--- begin SOURCE DATA ---

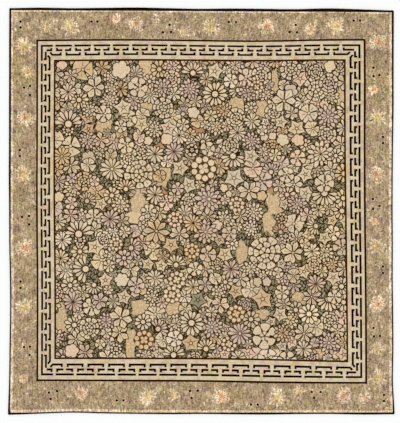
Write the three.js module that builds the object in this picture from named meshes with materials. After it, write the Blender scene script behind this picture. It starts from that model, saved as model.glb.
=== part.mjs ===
// A hand-knotted wool carpet lying flat on a floor: one knotted body, and the dark wool edging
// that is overcast round its rim, along both long sides and across both ends.
// Millimetres. +X runs to the right, +Y up the length of the carpet, +Z up from the floor.
import * as THREE from 'three';

// The carpet's own size, straight from edge to edge, before its edges wander.
const CARPET_WIDTH = 3464;
const CARPET_LENGTH = 3660;

// The body: a cotton foundation of warps and wefts, with the cut wool pile standing on it.
const FOUNDATION_THICKNESS = 3;
const PILE_HEIGHT = 7;
const CARPET_THICKNESS = FOUNDATION_THICKNESS + PILE_HEIGHT;

// The edging: wool yarn wound over the rim. It is a little fatter than the carpet is thick.
const EDGING_WIDTH = 14;
const EDGING_HEIGHT = 11;
const EDGING_ROUNDING = 3;
const EDGING_ROUND_STEPS = 2;
const CORNER_RADIUS = 9;
const CORNER_STEPS = 5;

// The seam left between two neighbouring pieces, and the spacing of the points along an edge.
const SEAM = 0.3;
const EDGE_STEP = 95;

const HALF_WIDTH = CARPET_WIDTH / 2;
const HALF_LENGTH = CARPET_LENGTH / 2;

// How far the rim stands out past the straight size, or in from it where the number is negative.
// The rows are evenly spaced: up the two sides from the near end, and across the two ends
// from left to right.
const SIDE_BULGE = [
  { left: 12, right: 12 },
  { left: 2, right: -3 },
  { left: -2, right: 1 },
  { left: -7, right: -1 },
  { left: -5, right: -5 },
  { left: 1, right: -4 },
  { left: 2, right: -6 },
  { left: 5, right: -5 },
  { left: 3, right: -2 },
  { left: 3, right: 3 },
  { left: 2, right: 3 },
  { left: 2, right: 4 },
  { left: 0, right: 5 },
];
const END_BULGE = [
  { near: 7, far: 1 },
  { near: -3, far: 6 },
  { near: -12, far: 1 },
  { near: -5, far: 4 },
  { near: -1, far: 7 },
  { near: 2, far: 1 },
  { near: 0, far: -5 },
  { near: 3, far: -2 },
  { near: 5, far: -5 },
  { near: 1, far: -8 },
  { near: 0, far: -1 },
  { near: 5, far: -9 },
  { near: 3, far: -20 },
];

// The bulge of one edge at a place along it, on a smooth curve through the rows of its table.
function bulgeAt(table, edge, along, halfSpan) {
  const last = table.length - 1;
  const bulge = (row) => table[THREE.MathUtils.clamp(row, 0, last)][edge];
  const place = THREE.MathUtils.clamp((along / halfSpan + 1) / 2, 0, 1) * last;
  const row = Math.min(Math.floor(place), last - 1);
  const t = place - row;
  const startSlope = (bulge(row + 1) - bulge(row - 1)) / 2;
  const endSlope = (bulge(row + 2) - bulge(row)) / 2;
  const start = bulge(row);
  const rise = bulge(row + 1) - start;
  const bend = 3 * rise - 2 * startSlope - endSlope;
  const twist = startSlope + endSlope - 2 * rise;
  return start + startSlope * t + bend * t ** 2 + twist * t ** 3;
}

// Moves a point of the straight rectangle to where the uneven carpet has it. The full bulge
// acts at the rim, and it is shared out evenly from one edge to the other.
function onUnevenCarpet(x, y) {
  const rightward = (x / HALF_WIDTH + 1) / 2;
  const farward = (y / HALF_LENGTH + 1) / 2;
  const left = bulgeAt(SIDE_BULGE, 'left', y, HALF_LENGTH);
  const right = bulgeAt(SIDE_BULGE, 'right', y, HALF_LENGTH);
  const near = bulgeAt(END_BULGE, 'near', x, HALF_WIDTH);
  const far = bulgeAt(END_BULGE, 'far', x, HALF_WIDTH);
  return new THREE.Vector2(
    x + THREE.MathUtils.lerp(-left, right, rightward),
    y + THREE.MathUtils.lerp(-near, far, farward),
  );
}

// The points of a straight stretch: its start, and each even step of the carpet that it
// crosses, so that pieces that lie side by side bend at the same places.
function pointsAlong(start, end) {
  const axis = Math.abs(end.x - start.x) > Math.abs(end.y - start.y) ? 'x' : 'y';
  const span = end[axis] - start[axis];
  const direction = Math.sign(span);
  const points = [start];
  const startLine = start[axis] / EDGE_STEP;
  let line = direction > 0 ? Math.floor(startLine) + 1 : Math.ceil(startLine) - 1;
  while (direction * (end[axis] - line * EDGE_STEP) > 0) {
    points.push(start.clone().lerp(end, (line * EDGE_STEP - start[axis]) / span));
    line += direction;
  }
  return points;
}

// A rectangle with some of its corners rounded, named by the side and end that they join, with
// points all along its edges, laid on the uneven carpet.
function unevenOutline({ left, right, near, far, roundCorners = [] }) {
  const corners = [
    { name: 'left near', x: left, y: near, inX: 1, inY: 1, startAngle: 180 },
    { name: 'right near', x: right, y: near, inX: -1, inY: 1, startAngle: 270 },
    { name: 'right far', x: right, y: far, inX: -1, inY: -1, startAngle: 0 },
    { name: 'left far', x: left, y: far, inX: 1, inY: -1, startAngle: 90 },
  ];
  const straight = [];
  for (const corner of corners) {
    if (!roundCorners.includes(corner.name)) {
      straight.push(new THREE.Vector2(corner.x, corner.y));
      continue;
    }
    for (let step = 0; step <= CORNER_STEPS; step += 1) {
      const angle = THREE.MathUtils.degToRad(corner.startAngle + 90 * step / CORNER_STEPS);
      straight.push(new THREE.Vector2(
        corner.x + CORNER_RADIUS * (corner.inX + Math.cos(angle)),
        corner.y + CORNER_RADIUS * (corner.inY + Math.sin(angle)),
      ));
    }
  }
  const outline = straight.flatMap((start, index) => (
    pointsAlong(start, straight[(index + 1) % straight.length])
  ));
  return new THREE.Shape(outline.map((point) => onUnevenCarpet(point.x, point.y)));
}

// The knotted body stops just short of the edging all round.
function makeBody() {
  const inset = EDGING_WIDTH + SEAM;
  const outline = unevenOutline({
    left: inset - HALF_WIDTH,
    right: HALF_WIDTH - inset,
    near: inset - HALF_LENGTH,
    far: HALF_LENGTH - inset,
  });
  return new THREE.ExtrudeGeometry(outline, { depth: CARPET_THICKNESS, bevelEnabled: false });
}

// One length of edging, rounded over along its edges as the wound yarn rounds it.
function makeEdging(limits) {
  const edging = new THREE.ExtrudeGeometry(unevenOutline(limits), {
    depth: EDGING_HEIGHT - 2 * EDGING_ROUNDING,
    bevelThickness: EDGING_ROUNDING,
    bevelSize: EDGING_ROUNDING,
    bevelOffset: -EDGING_ROUNDING,
    bevelSegments: EDGING_ROUND_STEPS,
  });
  edging.translate(0, 0, EDGING_ROUNDING);
  return edging;
}

// The side edging runs the full length and takes the carpet's round corners.
const makeLeftEdging = () => makeEdging({
  left: -HALF_WIDTH,
  right: EDGING_WIDTH - HALF_WIDTH,
  near: -HALF_LENGTH,
  far: HALF_LENGTH,
  roundCorners: ['left near', 'left far'],
});
const makeRightEdging = () => makeEdging({
  left: HALF_WIDTH - EDGING_WIDTH,
  right: HALF_WIDTH,
  near: -HALF_LENGTH,
  far: HALF_LENGTH,
  roundCorners: ['right near', 'right far'],
});

// The end edging fits between the two side lengths.
const END_EDGING_REACH = HALF_WIDTH - EDGING_WIDTH - SEAM;
const makeNearEdging = () => makeEdging({
  left: -END_EDGING_REACH,
  right: END_EDGING_REACH,
  near: -HALF_LENGTH,
  far: EDGING_WIDTH - HALF_LENGTH,
});
const makeFarEdging = () => makeEdging({
  left: -END_EDGING_REACH,
  right: END_EDGING_REACH,
  near: HALF_LENGTH - EDGING_WIDTH,
  far: HALF_LENGTH,
});

const knottedWool = new THREE.MeshStandardMaterial({
  color: 0xab9576,
  roughness: 0.95,
  metalness: 0,
});
const edgingWool = new THREE.MeshStandardMaterial({
  color: 0x2e2013,
  roughness: 0.95,
  metalness: 0,
});

function namedMesh(name, geometry, material) {
  const mesh = new THREE.Mesh(geometry, material);
  mesh.name = name;
  return mesh;
}

const carpet = new THREE.Group();
carpet.add(
  namedMesh('carpet_body', makeBody(), knottedWool),
  namedMesh('edging_left', makeLeftEdging(), edgingWool),
  namedMesh('edging_right', makeRightEdging(), edgingWool),
  namedMesh('edging_near', makeNearEdging(), edgingWool),
  namedMesh('edging_far', makeFarEdging(), edgingWool),
);

export default carpet;
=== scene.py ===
import cmath
import math
import random

import bmesh
import bpy
import numpy as np
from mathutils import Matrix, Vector
from mathutils.geometry import delaunay_2d_cdt


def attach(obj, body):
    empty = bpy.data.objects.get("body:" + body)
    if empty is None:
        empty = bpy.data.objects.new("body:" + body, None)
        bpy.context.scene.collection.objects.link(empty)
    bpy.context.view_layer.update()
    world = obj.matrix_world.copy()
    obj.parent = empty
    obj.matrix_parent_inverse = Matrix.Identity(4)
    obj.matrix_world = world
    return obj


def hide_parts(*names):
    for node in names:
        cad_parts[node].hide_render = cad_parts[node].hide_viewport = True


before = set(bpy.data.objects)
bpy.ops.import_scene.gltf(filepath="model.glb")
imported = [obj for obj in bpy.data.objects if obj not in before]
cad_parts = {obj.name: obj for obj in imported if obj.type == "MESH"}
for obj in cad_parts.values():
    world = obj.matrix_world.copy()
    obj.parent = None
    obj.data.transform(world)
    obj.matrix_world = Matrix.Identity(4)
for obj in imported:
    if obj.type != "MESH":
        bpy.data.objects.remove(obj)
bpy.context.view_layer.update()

# The view: straight down on the carpet from high above, in a pale room with soft even light.
# One pixel of the photograph is 9 mm of carpet, and its middle is a little left of the carpet's.
MM = 0.001
PIXEL = 9.0148 * MM
PHOTO_HEIGHT = 423
VIEW_CENTRE = (-11.7 * MM, -3.2 * MM)
LENS = 50
SENSOR = 36
VIEW_DEPTH = 100
PILE_TOP = 10 * MM
CAMERA_HEIGHT = PILE_TOP + PHOTO_HEIGHT * PIXEL * LENS / SENSOR
FLOOR_SIZE = 60
FLOOR_DROP = 0.3 * MM
FLOOR_COLOUR = (0.95, 0.955, 0.955, 1)
SKY_STRENGTH = 0.86
LAMP_STRENGTH = 0.62
LAMP_SOFTNESS = math.radians(50)
LAMP_TURN = (math.radians(24), math.radians(-16), 0)
LAMP_HEIGHT = 4

bpy.ops.object.select_all(action='DESELECT')
bpy.ops.object.camera_add(location=(*VIEW_CENTRE, CAMERA_HEIGHT), rotation=(0, 0, 0))
camera = bpy.context.object
camera.name = "camera"
camera.data.lens = LENS
camera.data.sensor_width = SENSOR
camera.data.clip_end = VIEW_DEPTH
scene = bpy.context.scene
scene.camera = camera
scene.view_settings.view_transform = 'Standard'

bpy.ops.object.light_add(type='SUN', location=(0, 0, LAMP_HEIGHT), rotation=LAMP_TURN)
lamp = bpy.context.object
lamp.name = "soft_lamp"
lamp.data.energy = LAMP_STRENGTH
lamp.data.angle = LAMP_SOFTNESS

scene.world = bpy.data.worlds.new("pale_room")
scene.world.use_nodes = True
sky = scene.world.node_tree.nodes["Background"]
sky.inputs["Color"].default_value = (1, 1, 1, 1)
sky.inputs["Strength"].default_value = SKY_STRENGTH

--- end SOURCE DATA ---

* **REQUIREMENT**: From the very first line of the data through the line with "const HALF_LENGTH = CARPET_LENGTH / 2;" in it, please reproduce each line exactly and output nothing more.

* **ANSWER TO THIS PROBLEM**:
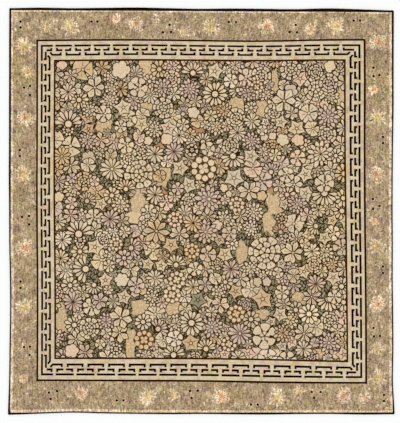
Write the three.js module that builds the object in this picture from named meshes with materials. After it, write the Blender scene script behind this picture. It starts from that model, saved as model.glb.
=== part.mjs ===
// A hand-knotted wool carpet lying flat on a floor: one knotted body, and the dark wool edging
// that is overcast round its rim, along both long sides and across both ends.
// Millimetres. +X runs to the right, +Y up the length of the carpet, +Z up from the floor.
import * as THREE from 'three';

// The carpet's own size, straight from edge to edge, before its edges wander.
const CARPET_WIDTH = 3464;
const CARPET_LENGTH = 3660;

// The body: a cotton foundation of warps and wefts, with the cut wool pile standing on it.
const FOUNDATION_THICKNESS = 3;
const PILE_HEIGHT = 7;
const CARPET_THICKNESS = FOUNDATION_THICKNESS + PILE_HEIGHT;

// The edging: wool yarn wound over the rim. It is a little fatter than the carpet is thick.
const EDGING_WIDTH = 14;
const EDGING_HEIGHT = 11;
const EDGING_ROUNDING = 3;
const EDGING_ROUND_STEPS = 2;
const CORNER_RADIUS = 9;
const CORNER_STEPS = 5;

// The seam left between two neighbouring pieces, and the spacing of the points along an edge.
const SEAM = 0.3;
const EDGE_STEP = 95;

const HALF_WIDTH = CARPET_WIDTH / 2;
const HALF_LENGTH = CARPET_LENGTH / 2;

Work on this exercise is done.